RECORDS SUPPLIED>

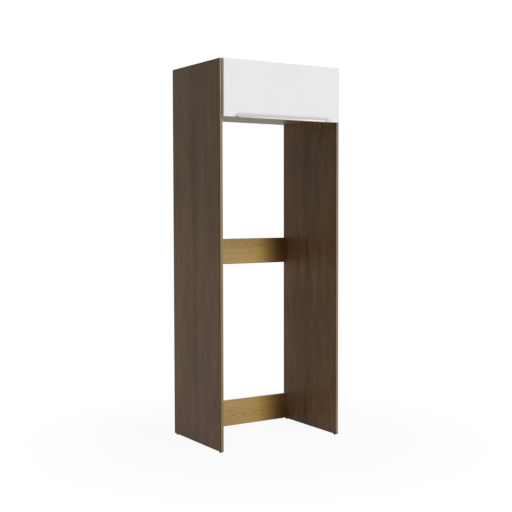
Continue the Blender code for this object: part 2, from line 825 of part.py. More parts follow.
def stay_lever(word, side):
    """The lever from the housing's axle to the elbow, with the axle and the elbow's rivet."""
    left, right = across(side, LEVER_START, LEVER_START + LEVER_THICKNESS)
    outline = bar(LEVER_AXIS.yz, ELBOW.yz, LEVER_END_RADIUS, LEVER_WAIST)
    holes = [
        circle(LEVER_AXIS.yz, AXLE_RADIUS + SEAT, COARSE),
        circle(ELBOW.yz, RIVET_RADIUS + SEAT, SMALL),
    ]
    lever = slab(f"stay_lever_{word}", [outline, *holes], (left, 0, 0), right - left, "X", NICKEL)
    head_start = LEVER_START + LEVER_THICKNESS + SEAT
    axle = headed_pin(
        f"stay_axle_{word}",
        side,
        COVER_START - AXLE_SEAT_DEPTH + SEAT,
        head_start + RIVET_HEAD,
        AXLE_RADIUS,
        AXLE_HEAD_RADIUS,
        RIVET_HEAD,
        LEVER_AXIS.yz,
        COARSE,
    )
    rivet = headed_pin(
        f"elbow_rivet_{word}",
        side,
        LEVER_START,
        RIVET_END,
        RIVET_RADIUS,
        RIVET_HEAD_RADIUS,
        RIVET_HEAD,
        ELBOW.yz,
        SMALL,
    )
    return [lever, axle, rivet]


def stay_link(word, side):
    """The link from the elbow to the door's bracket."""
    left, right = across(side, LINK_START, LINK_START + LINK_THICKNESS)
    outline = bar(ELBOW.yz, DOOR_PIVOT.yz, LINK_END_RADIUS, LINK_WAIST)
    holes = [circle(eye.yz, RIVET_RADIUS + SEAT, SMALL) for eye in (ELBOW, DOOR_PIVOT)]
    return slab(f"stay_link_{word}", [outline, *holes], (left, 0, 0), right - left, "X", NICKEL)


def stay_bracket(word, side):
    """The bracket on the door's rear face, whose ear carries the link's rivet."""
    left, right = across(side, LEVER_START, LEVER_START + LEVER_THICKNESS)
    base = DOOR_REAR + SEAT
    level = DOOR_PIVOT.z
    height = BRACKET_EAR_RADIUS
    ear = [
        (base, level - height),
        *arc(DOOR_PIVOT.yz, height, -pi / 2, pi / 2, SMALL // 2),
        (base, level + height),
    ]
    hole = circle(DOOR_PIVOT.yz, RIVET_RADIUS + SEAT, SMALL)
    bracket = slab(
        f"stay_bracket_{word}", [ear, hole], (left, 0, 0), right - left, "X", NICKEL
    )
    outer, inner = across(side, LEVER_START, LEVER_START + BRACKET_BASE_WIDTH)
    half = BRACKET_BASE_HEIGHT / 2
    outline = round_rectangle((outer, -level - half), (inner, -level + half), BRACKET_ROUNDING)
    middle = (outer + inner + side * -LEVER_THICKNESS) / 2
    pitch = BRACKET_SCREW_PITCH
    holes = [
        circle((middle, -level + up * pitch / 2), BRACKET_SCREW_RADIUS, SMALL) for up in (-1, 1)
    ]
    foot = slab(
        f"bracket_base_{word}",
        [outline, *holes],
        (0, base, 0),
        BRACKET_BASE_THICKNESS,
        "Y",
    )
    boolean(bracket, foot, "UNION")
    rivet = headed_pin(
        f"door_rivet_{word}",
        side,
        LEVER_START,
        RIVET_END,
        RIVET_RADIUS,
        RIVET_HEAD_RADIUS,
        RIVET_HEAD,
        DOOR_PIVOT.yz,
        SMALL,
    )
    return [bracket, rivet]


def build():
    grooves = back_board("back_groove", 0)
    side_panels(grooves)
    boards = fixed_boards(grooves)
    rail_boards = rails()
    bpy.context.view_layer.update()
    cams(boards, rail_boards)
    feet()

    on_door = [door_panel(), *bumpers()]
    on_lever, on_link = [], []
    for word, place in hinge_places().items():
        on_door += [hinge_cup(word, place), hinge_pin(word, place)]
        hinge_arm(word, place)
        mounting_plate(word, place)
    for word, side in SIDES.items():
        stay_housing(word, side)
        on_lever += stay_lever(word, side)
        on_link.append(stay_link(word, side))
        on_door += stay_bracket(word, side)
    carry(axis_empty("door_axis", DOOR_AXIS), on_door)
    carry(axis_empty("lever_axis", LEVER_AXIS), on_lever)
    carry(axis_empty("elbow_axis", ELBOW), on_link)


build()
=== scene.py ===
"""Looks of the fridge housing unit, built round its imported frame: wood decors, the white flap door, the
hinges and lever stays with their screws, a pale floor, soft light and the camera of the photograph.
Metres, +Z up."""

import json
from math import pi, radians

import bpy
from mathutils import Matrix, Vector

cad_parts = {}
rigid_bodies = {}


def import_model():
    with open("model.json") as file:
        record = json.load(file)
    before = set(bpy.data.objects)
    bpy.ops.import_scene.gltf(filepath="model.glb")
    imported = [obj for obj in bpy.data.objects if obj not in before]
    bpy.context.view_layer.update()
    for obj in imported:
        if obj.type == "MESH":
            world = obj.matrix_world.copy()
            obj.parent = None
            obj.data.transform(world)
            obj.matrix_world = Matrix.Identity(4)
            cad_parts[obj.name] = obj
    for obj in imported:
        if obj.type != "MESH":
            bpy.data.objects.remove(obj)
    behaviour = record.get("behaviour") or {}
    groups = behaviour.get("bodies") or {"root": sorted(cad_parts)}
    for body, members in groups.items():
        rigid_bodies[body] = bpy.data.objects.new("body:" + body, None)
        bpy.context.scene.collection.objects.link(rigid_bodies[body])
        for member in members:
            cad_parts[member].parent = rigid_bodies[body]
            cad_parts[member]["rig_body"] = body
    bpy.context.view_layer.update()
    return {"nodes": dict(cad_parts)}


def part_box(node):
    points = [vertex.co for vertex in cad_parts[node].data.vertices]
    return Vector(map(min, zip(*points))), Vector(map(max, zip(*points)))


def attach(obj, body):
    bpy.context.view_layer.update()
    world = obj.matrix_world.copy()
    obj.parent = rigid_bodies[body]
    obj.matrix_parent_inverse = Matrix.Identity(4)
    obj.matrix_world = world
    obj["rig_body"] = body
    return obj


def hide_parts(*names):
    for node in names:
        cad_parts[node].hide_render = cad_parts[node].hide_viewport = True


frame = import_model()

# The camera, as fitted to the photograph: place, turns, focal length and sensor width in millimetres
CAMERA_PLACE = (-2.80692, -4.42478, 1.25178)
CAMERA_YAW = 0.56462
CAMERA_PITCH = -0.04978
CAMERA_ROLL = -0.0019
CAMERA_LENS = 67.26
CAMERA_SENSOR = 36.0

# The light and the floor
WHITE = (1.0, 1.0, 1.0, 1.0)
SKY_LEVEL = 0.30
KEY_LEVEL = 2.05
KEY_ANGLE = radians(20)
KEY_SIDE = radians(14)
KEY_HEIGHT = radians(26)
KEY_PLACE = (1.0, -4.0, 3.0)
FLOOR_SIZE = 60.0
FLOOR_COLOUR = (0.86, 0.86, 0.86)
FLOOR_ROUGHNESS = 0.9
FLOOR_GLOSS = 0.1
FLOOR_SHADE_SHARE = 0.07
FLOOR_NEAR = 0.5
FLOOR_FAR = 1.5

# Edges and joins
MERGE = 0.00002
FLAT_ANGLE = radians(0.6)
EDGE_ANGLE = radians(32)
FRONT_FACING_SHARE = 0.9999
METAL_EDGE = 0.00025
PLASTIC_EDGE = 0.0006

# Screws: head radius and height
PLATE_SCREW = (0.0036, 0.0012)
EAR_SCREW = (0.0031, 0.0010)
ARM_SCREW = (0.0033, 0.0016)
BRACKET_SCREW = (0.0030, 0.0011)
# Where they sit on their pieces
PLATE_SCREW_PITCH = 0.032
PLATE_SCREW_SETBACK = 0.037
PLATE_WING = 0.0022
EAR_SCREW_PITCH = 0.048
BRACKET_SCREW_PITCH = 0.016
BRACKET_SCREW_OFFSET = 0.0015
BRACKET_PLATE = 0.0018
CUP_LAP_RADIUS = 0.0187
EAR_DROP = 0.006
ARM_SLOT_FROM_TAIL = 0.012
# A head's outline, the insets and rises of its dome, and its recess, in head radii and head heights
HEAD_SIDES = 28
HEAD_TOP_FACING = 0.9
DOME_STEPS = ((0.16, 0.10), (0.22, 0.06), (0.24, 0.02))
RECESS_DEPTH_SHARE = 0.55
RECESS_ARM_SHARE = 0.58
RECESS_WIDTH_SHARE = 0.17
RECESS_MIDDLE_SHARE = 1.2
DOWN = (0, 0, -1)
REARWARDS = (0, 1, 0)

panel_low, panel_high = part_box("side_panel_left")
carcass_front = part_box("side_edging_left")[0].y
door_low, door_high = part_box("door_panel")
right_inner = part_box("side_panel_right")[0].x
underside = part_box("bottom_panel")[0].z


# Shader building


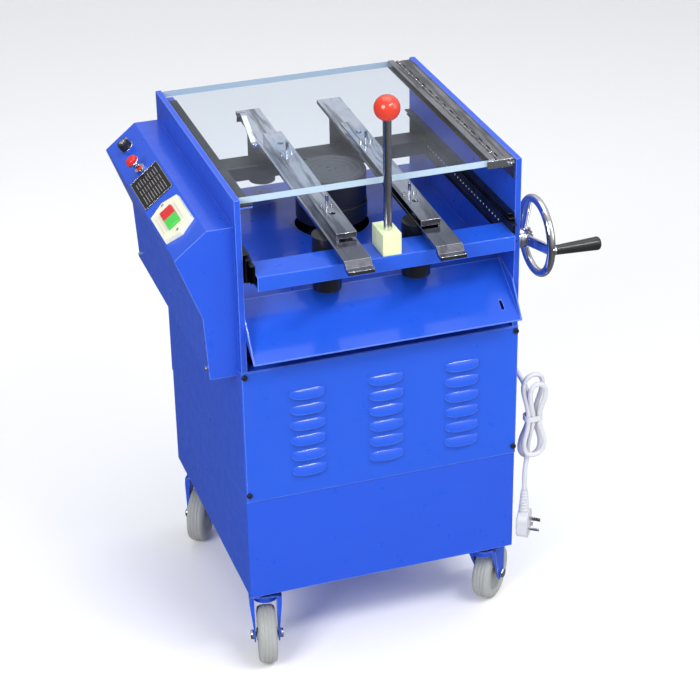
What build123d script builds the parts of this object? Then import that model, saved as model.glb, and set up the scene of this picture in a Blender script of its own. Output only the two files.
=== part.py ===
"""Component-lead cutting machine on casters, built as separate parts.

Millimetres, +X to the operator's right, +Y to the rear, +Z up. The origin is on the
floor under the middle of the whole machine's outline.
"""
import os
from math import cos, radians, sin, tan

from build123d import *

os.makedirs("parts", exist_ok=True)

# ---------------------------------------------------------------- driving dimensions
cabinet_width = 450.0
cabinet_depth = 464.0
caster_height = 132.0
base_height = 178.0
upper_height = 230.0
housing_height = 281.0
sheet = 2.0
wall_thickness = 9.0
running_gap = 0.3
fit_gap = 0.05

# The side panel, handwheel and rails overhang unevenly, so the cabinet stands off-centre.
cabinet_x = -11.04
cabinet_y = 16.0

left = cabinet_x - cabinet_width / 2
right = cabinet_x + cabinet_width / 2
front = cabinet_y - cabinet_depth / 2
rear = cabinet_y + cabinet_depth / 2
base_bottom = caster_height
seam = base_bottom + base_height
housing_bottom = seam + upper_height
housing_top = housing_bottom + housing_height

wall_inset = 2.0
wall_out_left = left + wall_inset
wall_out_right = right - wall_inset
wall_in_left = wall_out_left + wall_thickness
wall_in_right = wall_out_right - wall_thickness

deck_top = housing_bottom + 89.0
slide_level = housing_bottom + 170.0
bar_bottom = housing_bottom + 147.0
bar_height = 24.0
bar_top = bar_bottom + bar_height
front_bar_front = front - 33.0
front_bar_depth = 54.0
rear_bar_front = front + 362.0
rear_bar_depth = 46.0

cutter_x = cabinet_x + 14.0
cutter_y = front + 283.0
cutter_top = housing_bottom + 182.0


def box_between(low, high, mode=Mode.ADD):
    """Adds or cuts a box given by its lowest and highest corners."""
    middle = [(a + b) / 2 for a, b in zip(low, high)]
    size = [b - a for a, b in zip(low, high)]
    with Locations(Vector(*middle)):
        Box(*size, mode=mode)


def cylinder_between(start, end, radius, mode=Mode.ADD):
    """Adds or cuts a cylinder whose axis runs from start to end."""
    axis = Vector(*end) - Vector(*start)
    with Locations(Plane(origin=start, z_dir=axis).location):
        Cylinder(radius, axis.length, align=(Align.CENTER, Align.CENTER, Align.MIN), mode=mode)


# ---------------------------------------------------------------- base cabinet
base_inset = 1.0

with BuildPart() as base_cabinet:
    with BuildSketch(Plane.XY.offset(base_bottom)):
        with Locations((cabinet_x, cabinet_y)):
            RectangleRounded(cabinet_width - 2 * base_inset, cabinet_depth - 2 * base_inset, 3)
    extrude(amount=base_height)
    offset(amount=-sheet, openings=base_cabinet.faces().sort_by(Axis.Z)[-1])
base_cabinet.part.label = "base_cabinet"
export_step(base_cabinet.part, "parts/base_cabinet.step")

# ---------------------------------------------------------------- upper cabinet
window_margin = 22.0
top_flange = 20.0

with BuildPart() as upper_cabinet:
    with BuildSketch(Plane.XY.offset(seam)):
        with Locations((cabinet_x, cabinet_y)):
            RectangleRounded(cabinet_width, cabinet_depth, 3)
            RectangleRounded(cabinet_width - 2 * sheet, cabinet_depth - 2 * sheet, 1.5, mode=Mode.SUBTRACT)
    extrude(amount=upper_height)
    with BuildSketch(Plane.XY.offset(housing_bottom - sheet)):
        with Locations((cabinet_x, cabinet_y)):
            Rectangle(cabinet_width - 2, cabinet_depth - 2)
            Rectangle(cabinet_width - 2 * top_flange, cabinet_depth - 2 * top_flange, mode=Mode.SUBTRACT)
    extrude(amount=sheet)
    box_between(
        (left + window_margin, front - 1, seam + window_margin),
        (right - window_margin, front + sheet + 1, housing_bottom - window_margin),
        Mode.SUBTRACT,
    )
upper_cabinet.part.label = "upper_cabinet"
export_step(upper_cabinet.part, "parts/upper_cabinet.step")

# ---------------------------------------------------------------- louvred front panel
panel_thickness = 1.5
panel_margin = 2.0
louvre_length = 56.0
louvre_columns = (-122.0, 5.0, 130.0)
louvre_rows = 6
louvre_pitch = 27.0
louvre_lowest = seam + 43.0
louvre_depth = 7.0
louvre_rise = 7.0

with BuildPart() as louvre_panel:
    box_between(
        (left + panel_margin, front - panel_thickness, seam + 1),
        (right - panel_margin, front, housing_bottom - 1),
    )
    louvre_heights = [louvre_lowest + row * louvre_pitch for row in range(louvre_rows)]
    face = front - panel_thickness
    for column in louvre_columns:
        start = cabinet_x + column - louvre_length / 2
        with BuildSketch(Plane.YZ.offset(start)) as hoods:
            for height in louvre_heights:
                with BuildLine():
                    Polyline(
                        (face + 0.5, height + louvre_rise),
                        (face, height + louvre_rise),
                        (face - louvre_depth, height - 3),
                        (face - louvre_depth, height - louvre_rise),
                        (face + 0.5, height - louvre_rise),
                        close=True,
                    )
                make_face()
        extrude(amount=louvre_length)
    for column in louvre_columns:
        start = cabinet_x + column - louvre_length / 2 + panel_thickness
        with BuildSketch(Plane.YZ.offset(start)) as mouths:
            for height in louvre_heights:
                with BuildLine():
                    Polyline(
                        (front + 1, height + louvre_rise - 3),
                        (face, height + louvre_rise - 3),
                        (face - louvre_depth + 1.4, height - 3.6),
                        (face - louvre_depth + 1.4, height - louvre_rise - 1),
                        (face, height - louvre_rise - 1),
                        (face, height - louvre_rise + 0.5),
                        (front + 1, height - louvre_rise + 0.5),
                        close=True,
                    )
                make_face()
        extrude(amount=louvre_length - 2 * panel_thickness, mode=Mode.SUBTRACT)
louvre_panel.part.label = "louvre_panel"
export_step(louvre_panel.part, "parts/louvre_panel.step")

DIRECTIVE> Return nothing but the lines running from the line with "on_door = [door_panel(), *bumpers()]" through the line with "for body, members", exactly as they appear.

TASK ANSWER>
    on_door = [door_panel(), *bumpers()]
    on_lever, on_link = [], []
    for word, place in hinge_places().items():
        on_door += [hinge_cup(word, place), hinge_pin(word, place)]
        hinge_arm(word, place)
        mounting_plate(word, place)
    for word, side in SIDES.items():
        stay_housing(word, side)
        on_lever += stay_lever(word, side)
        on_link.append(stay_link(word, side))
        on_door += stay_bracket(word, side)
    carry(axis_empty("door_axis", DOOR_AXIS), on_door)
    carry(axis_empty("lever_axis", LEVER_AXIS), on_lever)
    carry(axis_empty("elbow_axis", ELBOW), on_link)


build()
=== scene.py ===
"""Looks of the fridge housing unit, built round its imported frame: wood decors, the white flap door, the
hinges and lever stays with their screws, a pale floor, soft light and the camera of the photograph.
Metres, +Z up."""

import json
from math import pi, radians

import bpy
from mathutils import Matrix, Vector

cad_parts = {}
rigid_bodies = {}


def import_model():
    with open("model.json") as file:
        record = json.load(file)
    before = set(bpy.data.objects)
    bpy.ops.import_scene.gltf(filepath="model.glb")
    imported = [obj for obj in bpy.data.objects if obj not in before]
    bpy.context.view_layer.update()
    for obj in imported:
        if obj.type == "MESH":
            world = obj.matrix_world.copy()
            obj.parent = None
            obj.data.transform(world)
            obj.matrix_world = Matrix.Identity(4)
            cad_parts[obj.name] = obj
    for obj in imported:
        if obj.type != "MESH":
            bpy.data.objects.remove(obj)
    behaviour = record.get("behaviour") or {}
    groups = behaviour.get("bodies") or {"root": sorted(cad_parts)}
    for body, members in groups.items():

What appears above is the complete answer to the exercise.